Find "obj.parent = None" in the material below, then copy that line and every subsequent line to the end, exactly.

>> Begin

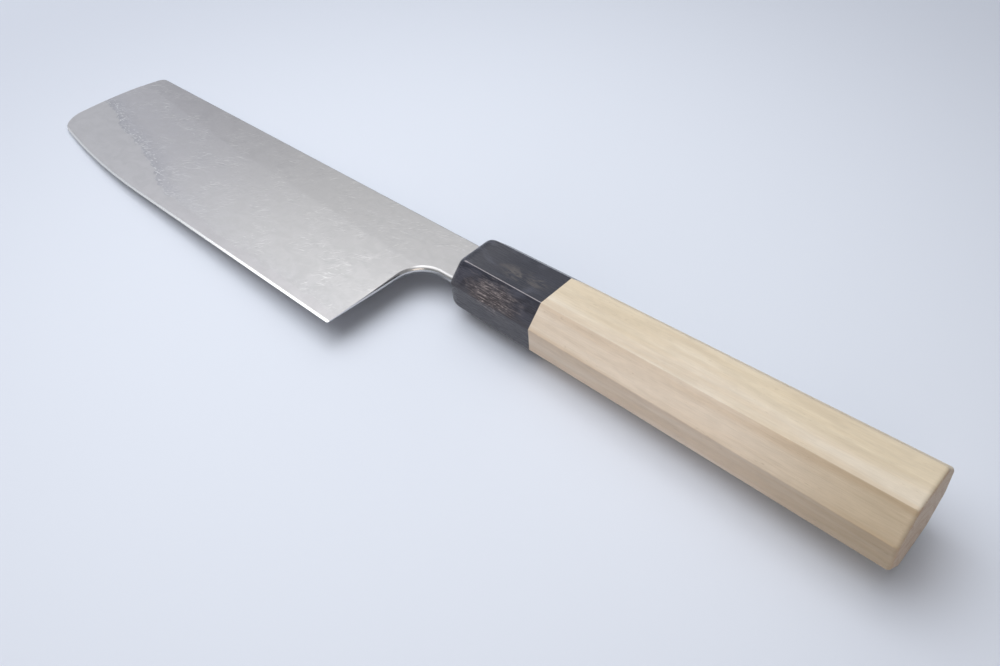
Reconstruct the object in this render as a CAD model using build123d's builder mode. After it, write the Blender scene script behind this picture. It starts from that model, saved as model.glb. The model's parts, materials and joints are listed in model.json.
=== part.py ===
from build123d import *
from math import cos, radians, sin
import os

# Nakiri knife: laminated blade with a square nose, horn ferrule, octagonal wooden handle.
#
# It is made in the knife's own axes. X runs along the middle of the handle, towards the butt,
# and is zero on the ferrule's front face. Y points to the spine and Z out of the left side.
# At the end it is laid down on its right side, as it rests on a table. Lengths are in mm.

# Side view of the blade; its length runs from the heel to the nose's corner before rounding
heel_setback = 16.5
blade_length = 164.7
spine_height = 8.0
heel_height = 49.1
neck_height = 15.65
neck_length = 15.0
edge_flat_length = 100.0
edge_flat_rise = 0.6
nose_rise = 7.6
front_lean = 4.7
front_bulge = 2.3
nose_radius = 10.8
tip_radius = 3.0
choil_radius = 9.0

# Thickness of the steel
neck_thickness = 2.4
tip_thickness = 1.4
core_thickness = 0.44
edge_thickness = 0.26
bevel_height = 0.75
rim_radius = 0.45
choil_rim_radius = 1.05

# Where the grind starts, below the spine, and the height of the bare core above the edge
heel_grind_drop = 17.0
middle_grind_drop = 11.0
tip_grind_drop = 5.0
heel_core_height = 4.4
middle_core_height = 6.0
tip_core_height = 20.3
middle_station_share = 0.68
# Ground faces between those two lines: places on the way down, and the thickness left there
ground_place_shares = (0.3, 0.62)
ground_thickness_shares = (0.78, 0.4)
grind_lead = 0.03

# Tang
tang_length = 92.0
tang_height = 9.6
tang_end_height = 5.0
tang_end_thickness = 1.8

# Handle
handle_length = 131.5
front_height = 22.25
front_thickness = 17.77
butt_height = 26.7
butt_thickness = 20.5
front_facet = 5.3
butt_facet = 6.3
ferrule_length = 30.8
ridge_round = 0.4
# Rounded ends of the handle: how long each is, how far it draws in and how soft its corners get
front_round_length = 4.5
front_draw_in = 2.8
front_corner_radius = 2.6
butt_round_length = 1.2
butt_draw_in = 1.0
butt_corner_radius = 1.3
# Steps towards such an end: shares of its length still to go, of its draw-in and of its radius
end_round_shares = ((0.71, 0.02, 0.35), (0.38, 0.16, 0.65), (0.12, 0.48, 1.0), (0.0, 1.0, 1.0))

# Inside the handle
ferrule_wall = 4.0
tenon_diameter = 12.5
glue_thickness = 0.15
bedding_thickness = 0.5
bedding_depth = 2.0
seal_thickness = 0.25

# Stock that a cutting body has beyond the piece it cuts
overrun = 6.0

# An eighth of a turn, from one side of the handle to the next
turn_per_side = 45.0

os.makedirs("parts", exist_ok=True)

heel = Vector(-heel_setback, spine_height - heel_height)
belly_start = heel + Vector(-edge_flat_length, edge_flat_rise)
nose_corner = Vector(-heel_setback - blade_length, heel.Y + nose_rise)
tip_corner = Vector(nose_corner.X + front_lean, spine_height)
choil_corner = Vector(-neck_length, spine_height - neck_height)
core_half = core_thickness / 2
edge_half = edge_thickness / 2


def blank_half(x):
    """Half the thickness of the unground steel, which tapers from the neck to the tip."""
    share = (ferrule_wall - x) / (ferrule_wall - nose_corner.X)
    return (neck_thickness + (tip_thickness - neck_thickness) * share) / 2


# Side view of blade and neck, down to the shoulders that seat on the tenon
with BuildSketch() as side_view:
    with BuildLine():
        flat = Line(heel, belly_start)
        belly = TangentArc(belly_start, nose_corner, tangent=flat % 1)
        SagittaArc(nose_corner, tip_corner, front_bulge)
        Polyline(
            tip_corner,
            (ferrule_wall, spine_height),
            (ferrule_wall, choil_corner.Y),
            choil_corner,
            heel,
        )
    make_face()
    fillet(side_view.vertices().sort_by_distance(nose_corner)[0], nose_radius)
    fillet(side_view.vertices().sort_by_distance(tip_corner)[0], tip_radius)
    fillet(side_view.vertices().sort_by_distance(choil_corner)[0], choil_radius)

# Stone that grinds one side from the grind line down past the edge, in three stations
stations = (
    (overrun, heel_grind_drop, heel_core_height, heel.Y),
    (
        -blade_length * middle_station_share,
        middle_grind_drop,
        middle_core_height,
        belly_start.Y,
    ),
    (nose_corner.X - overrun, tip_grind_drop, tip_core_height, nose_corner.Y),
)
with BuildPart() as side_stone:
    for x, grind_drop, core_height, edge_y in stations:
        start_y, core_y = spine_height - grind_drop, edge_y + core_height
        with BuildSketch(Plane.YZ.offset(x)):
            with BuildLine():
                fall = blank_half(x) - core_half
                ground = Spline(
                    (start_y, blank_half(x) + grind_lead),
                    *[
                        (start_y + (core_y - start_y) * place, core_half + fall * left)
                        for place, left in zip(ground_place_shares, ground_thickness_shares)
                    ],
                    (core_y, core_half),
                    (edge_y, edge_half),
                )
                Polyline(
                    ground @ 1,
                    (heel.Y - overrun, edge_half),
                    (heel.Y - overrun, neck_thickness),
                    (start_y, neck_thickness),
                    ground @ 0,
                )
            make_face()
    loft(ruled=True)

# Stone that sharpens one side of the edge, drawn from behind the heel past the nose
with BuildPart() as edge_stone:
    with BuildLine() as stroke:
        lead_in = Line(heel - (flat % 1) * overrun, heel)
        add(flat)
        add(belly)
        Line(belly @ 1, (belly @ 1) + (belly % 1) * overrun)
    with BuildSketch(Plane(lead_in @ 0, x_dir=Vector(0, 0, 1), z_dir=flat % 1)):
        with BuildLine():
            Polyline(
                (0, 0),
                (2 * edge_half, 2 * bevel_height),
                (2 * edge_half, -bevel_height),
                (0, -bevel_height),
                close=True,
            )
        make_face()
    sweep(path=stroke.wire())

# The whole steel: blade and neck with rounded rims, ground on both sides, then the tang
taper = (blank_half(0) - blank_half(nose_corner.X)) / -nose_corner.X
with BuildPart() as steel:
    add(side_view.sketch)
    extrude(amount=neck_thickness, both=True)
    left_face = Plane((0, 0, blank_half(0)), x_dir=(1, 0, taper), z_dir=(-taper, 0, 1))
    right_face = Plane((0, 0, -blank_half(0)), x_dir=(1, 0, -taper), z_dir=(-taper, 0, -1))
    split(bisect_by=left_face, keep=Keep.BOTTOM)
    split(bisect_by=right_face, keep=Keep.BOTTOM)
    for corner, radius in ((choil_corner, choil_rim_radius), (tip_corner, rim_radius)):
        sides = (steel.faces().sort_by(Axis.Z)[-1], steel.faces().sort_by(Axis.Z)[0])
        fillet([side.edges().sort_by_distance(corner)[0] for side in sides], radius)
    for stone in (side_stone.part, edge_stone.part):
        add(stone, mode=Mode.SUBTRACT)
        add(mirror(stone, about=Plane.XY, mode=Mode.PRIVATE), mode=Mode.SUBTRACT)
    with BuildSketch(Plane.YZ.offset(ferrule_wall)):
        Rectangle(tang_height, neck_thickness)
    with BuildSketch(Plane.YZ.offset(ferrule_wall + tang_length)):
        Rectangle(tang_end_height, tang_end_thickness)
    loft()

with BuildPart() as blade_core:
    add(steel.part)
    split(bisect_by=Plane.XY.offset(core_half), keep=Keep.BOTTOM)
    split(bisect_by=Plane.XY.offset(-core_half), keep=Keep.TOP)

with BuildPart() as left_cladding:
    add(steel.part)
    split(bisect_by=Plane.XY.offset(core_half), keep=Keep.TOP)

with BuildPart() as right_cladding:
    add(steel.part)
    split(bisect_by=Plane.XY.offset(-core_half), keep=Keep.BOTTOM)


def side_reaches(height, thickness, facet):
    """How far the eight sides lie from the middle of the handle, from the spine side round."""
    slanted = (height / 2 + thickness / 2 - facet) * sin(radians(turn_per_side))
    return (height / 2, slanted, thickness / 2, slanted) * 2


def rounded_section(x, draw_in, corner_radius):
    """Section of a rounded end: the planed octagon, drawn in and with softer corners."""
    reaches = [
        front + (butt - front) * x / handle_length - draw_in
        for front, butt in zip(front_reaches, butt_reaches)
    ]
    corners = []
    for side, reach in enumerate(reaches):
        next_reach = reaches[(side + 1) % len(reaches)]
        past_middle = next_reach - reach * cos(radians(turn_per_side))
        corner = Vector(reach, past_middle / sin(radians(turn_per_side)))
        corners.append(corner.rotate(Axis.Z, side * turn_per_side))
    with BuildSketch(Plane.YZ.offset(x)) as section:
        with BuildLine():
            Polyline(*corners, close=True)
        make_face()
        fillet(section.vertices(), corner_radius)
    return section.sketch.face()


def rounded_end(end_x, inwards, draw_in, corner_radius):
    """Sections of a rounded end, the last one at end_x and the handle lying inwards of it."""
    return [
        rounded_section(end_x + inwards * to_go, draw_in * drawn, corner_radius * softness)
        for to_go, drawn, softness in end_round_shares
    ]


# Outside of the whole handle: a square billet, planed to a tapered octagon and rounded off
front_reaches = side_reaches(front_height, front_thickness, front_facet)
butt_reaches = side_reaches(butt_height, butt_thickness, butt_facet)
with BuildPart() as handle_shape:
    with BuildSketch(Plane.YZ):
        Rectangle(butt_height + overrun, butt_thickness + overrun)
    extrude(amount=handle_length)
    for side, (front_reach, butt_reach) in enumerate(zip(front_reaches, butt_reaches)):
        outward = Vector(0, 1, 0).rotate(Axis.X, side * turn_per_side)
        along = Vector(handle_length, 0, 0) + outward * (butt_reach - front_reach)
        across = Vector(1, 0, 0).cross(outward)
        planed = Plane(outward * front_reach, x_dir=along, z_dir=across.cross(along))
        split(bisect_by=planed, keep=Keep.BOTTOM)
    ridges = handle_shape.edges().filter_by(lambda edge: edge.length > handle_length / 2)
    fillet(ridges, ridge_round)
    split(bisect_by=Plane.YZ.offset(front_round_length), keep=Keep.TOP)
    split(bisect_by=Plane.YZ.offset(handle_length - butt_round_length), keep=Keep.BOTTOM)
    front_end = rounded_end(0, front_round_length, front_draw_in, front_corner_radius)
    loft([handle_shape.faces().sort_by(Axis.X)[0]] + front_end)
    butt_end = rounded_end(handle_length, -butt_round_length, butt_draw_in, butt_corner_radius)
    loft([handle_shape.faces().sort_by(Axis.X)[-1]] + butt_end)

# Slot that the neck slides into, with room for the seal
mouth_height = neck_height + 2 * seal_thickness
mouth_thickness = neck_thickness + 2 * seal_thickness
mouth_middle = (spine_height + choil_corner.Y) / 2
with BuildPart() as mouth:
    with BuildSketch(Plane.YZ):
        with Locations((mouth_middle, 0)):
            Rectangle(mouth_height, mouth_thickness)
    extrude(amount=ferrule_wall)

# Tapered mortise for the tang, with room for the bedding all round
with BuildPart() as mortise:
    with BuildSketch(Plane.YZ.offset(ferrule_wall)):
        Rectangle(tang_height + 2 * bedding_thickness, neck_thickness + 2 * bedding_thickness)
    with BuildSketch(Plane.YZ.offset(ferrule_wall + tang_length + bedding_depth)):
        Rectangle(
            tang_end_height + 2 * bedding_thickness,
            tang_end_thickness + 2 * bedding_thickness,
        )
    loft()

# Horn ferrule: front of the handle, bored from behind for the tenon and slotted for the neck
with BuildPart() as ferrule:
    add(handle_shape.part)
    split(bisect_by=Plane.YZ.offset(ferrule_length), keep=Keep.BOTTOM)
    with BuildSketch(Plane.YZ.offset(ferrule_wall)):
        Circle(tenon_diameter / 2 + glue_thickness)
    extrude(amount=ferrule_length - ferrule_wall, mode=Mode.SUBTRACT)
    add(mouth.part, mode=Mode.SUBTRACT)

# Wooden handle with the round tenon that the ferrule is glued on
with BuildPart() as handle_body:
    add(handle_shape.part)
    split(bisect_by=Plane.YZ.offset(ferrule_length), keep=Keep.TOP)
    with BuildSketch(Plane.YZ.offset(ferrule_wall)):
        Circle(tenon_diameter / 2)
    extrude(amount=ferrule_length - ferrule_wall)
    add(mortise.part, mode=Mode.SUBTRACT)

# Glue line round the tenon
with BuildPart() as tenon_glue:
    with BuildSketch(Plane.YZ.offset(ferrule_wall)):
        Circle(tenon_diameter / 2 + glue_thickness)
        Circle(tenon_diameter / 2, mode=Mode.SUBTRACT)
    extrude(amount=ferrule_length - ferrule_wall)

# Resin that fills the mortise round the tang
with BuildPart() as tang_bedding:
    add(mortise.part)
    add(steel.part, mode=Mode.SUBTRACT)

# Resin that closes the slot round the neck
with BuildPart() as mouth_seal:
    add(mouth.part)
    add(steel.part, mode=Mode.SUBTRACT)

pieces = {
    "blade_core": blade_core,
    "left_cladding": left_cladding,
    "right_cladding": right_cladding,
    "ferrule": ferrule,
    "handle_body": handle_body,
    "tenon_glue": tenon_glue,
    "tang_bedding": tang_bedding,
    "mouth_seal": mouth_seal,
}

# The knife lies on its right side, on the lower front edge of the ferrule and the tip
thickening = (butt_thickness - front_thickness) / 2 / handle_length
ferrule_touch = Vector(
    front_round_length, 0, -front_thickness / 2 - thickening * front_round_length
)
tip_touch = Vector(tip_corner.X, 0, -tip_thickness / 2)
along_table = ferrule_touch - tip_touch
table = Plane(ferrule_touch, x_dir=along_table, z_dir=along_table.cross(Vector(0, 1, 0)))

# Frame of the part: X towards the butt, table at zero, the origin below the middle of it all
laid = table.to_local_coords(Compound([piece.part for piece in pieces.values()])).bounding_box()
middle = table.from_local_coords(Vector(laid.center().X, laid.center().Y, laid.min.Z))
frame = Plane(middle, x_dir=table.x_dir, z_dir=table.z_dir)

for name, piece in pieces.items():
    piece.part = frame.to_local_coords(piece.part)
    piece.part.label = name
    export_step(piece.part, f"parts/{name}.step")
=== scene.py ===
import json
import math

import bmesh
import bpy
from mathutils import Matrix, Vector


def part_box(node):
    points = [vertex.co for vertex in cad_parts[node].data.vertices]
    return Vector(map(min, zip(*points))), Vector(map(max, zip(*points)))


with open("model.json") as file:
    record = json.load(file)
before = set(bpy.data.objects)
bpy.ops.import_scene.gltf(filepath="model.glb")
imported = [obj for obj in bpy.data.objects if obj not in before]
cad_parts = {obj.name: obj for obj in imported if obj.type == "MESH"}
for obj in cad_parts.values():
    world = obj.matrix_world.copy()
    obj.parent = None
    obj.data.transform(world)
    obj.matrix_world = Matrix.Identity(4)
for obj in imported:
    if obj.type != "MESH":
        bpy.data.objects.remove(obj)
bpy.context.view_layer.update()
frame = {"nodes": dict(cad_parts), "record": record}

# The view: the camera looks down on the knife from beyond the butt, on the side of the edge.
# It stands about a quarter of a metre from the spot it looks at and leans a little.
LOOK_AT = Vector((0.0412, 0.0063, 0.0))
VIEW_DISTANCE = 0.2574
VIEW_AZIMUTH = math.radians(44.89)
VIEW_ELEVATION = math.radians(45.49)
VIEW_ROLL = math.radians(-2.98)
LENS_LENGTH = 33.19
SENSOR_WIDTH = 36.0
NEAREST_SEEN = 0.01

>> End

* [Worked solution]
    obj.parent = None
    obj.data.transform(world)
    obj.matrix_world = Matrix.Identity(4)
for obj in imported:
    if obj.type != "MESH":
        bpy.data.objects.remove(obj)
bpy.context.view_layer.update()
frame = {"nodes": dict(cad_parts), "record": record}

# The view: the camera looks down on the knife from beyond the butt, on the side of the edge.
# It stands about a quarter of a metre from the spot it looks at and leans a little.
LOOK_AT = Vector((0.0412, 0.0063, 0.0))
VIEW_DISTANCE = 0.2574
VIEW_AZIMUTH = math.radians(44.89)
VIEW_ELEVATION = math.radians(45.49)
VIEW_ROLL = math.radians(-2.98)
LENS_LENGTH = 33.19
SENSOR_WIDTH = 36.0
NEAREST_SEEN = 0.01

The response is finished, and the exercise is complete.